“It is amazing just how far the Demos team have ‘moved on’ from their days ‘upholding’ Marxism to embrace the ideology of the right, any old post-modern cobblers, big business and the shadowy connianvances of think tanks. Demos has spawned all manner of parasitical children. Take the example of Common Purpose (CP). This was started by Demos trustee Julia Middleton. It has been around for sometime but gained a great deal of funding with the advent of New Labour and its service towards business elites. Initially money was put in by David Bell, the Chairman of the Financial Times (and the Millennium Bridge Trust). CP is another strange organisation, a kind of secret society for careerists. Again the board has some mysterious figures presiding including Lord Dahrendorf, the chairman of the right-wing Ditchley Foundation and Prof. Laurence Martin of the like-minded Royal Institute of International Affairs. “>
“I shy away from that insanity, those things but these people are right into it and therefore it needs to be confronted. All my talk of cabals in the last year is only the surface issue. The real issue is the craziness coming out of Bavaria, Zurich, Paris and New York, not to mention London.
Very easy to spot – diffuse light blues blending into diffuse yellows in their headers, sun symbols, meaningless drivel as taglines, e.g. securing the future today and other balderdash like that. Their pages are slick and businesslike and they use feelgood terminology about “bringing people together” and so on. Second Life, the U.N. and Common Purpose are examples.
On the surface, it’s all about management, leadership and the new technological revolution but the rhetoric behind it is exactly the same which Agatha Christie wrote of in N or M [Dodd, Mead & Co., 1941] .
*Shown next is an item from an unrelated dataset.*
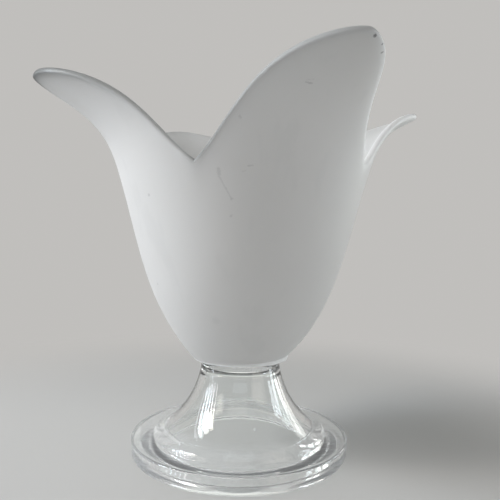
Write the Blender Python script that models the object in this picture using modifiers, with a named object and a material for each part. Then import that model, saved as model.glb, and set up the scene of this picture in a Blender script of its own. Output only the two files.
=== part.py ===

It’s the same old story – pinpointing likely people in positions of authority or who are likely to be, tweaking their egos by showing them and by associating them with snippets of the elite which controls the government of the nations, how they’ll be part of the crack leadership group sweeping away mismanagement and inefficiency and so on and so on. An example of one of these Brave New Worlders:”
“Visionary leadership or new-fangled management?
CP’s offer of visionary leadership training to enable the new managers to understand and negotiate the layers of organisational complexity in the new modern world significantly pre-figures the debate pending on the future of democracy and pre-empts any discussion that might be had about who we want leading us (if, indeed, we want that at all). The imagined community, with communal power at its centre, vanishes with the introduction of specially trained leaders appointed by nobody, who will sniff out where the “real power” in communities lies and act accordingly, having co-opted, relegated or sidelined opponents who are not specially identified and trained leaders.
Now here’s the thing. I can’t easily locate balanced debate on this subject, which puzzles me. The ‘pro’ people seem to assume that there’s nothing more than training involved. The ‘antis’ are sure that it’s all about indoctrination and control. I want to find out more about who’s involved with Common Purpose and what they think they’re getting out of it.”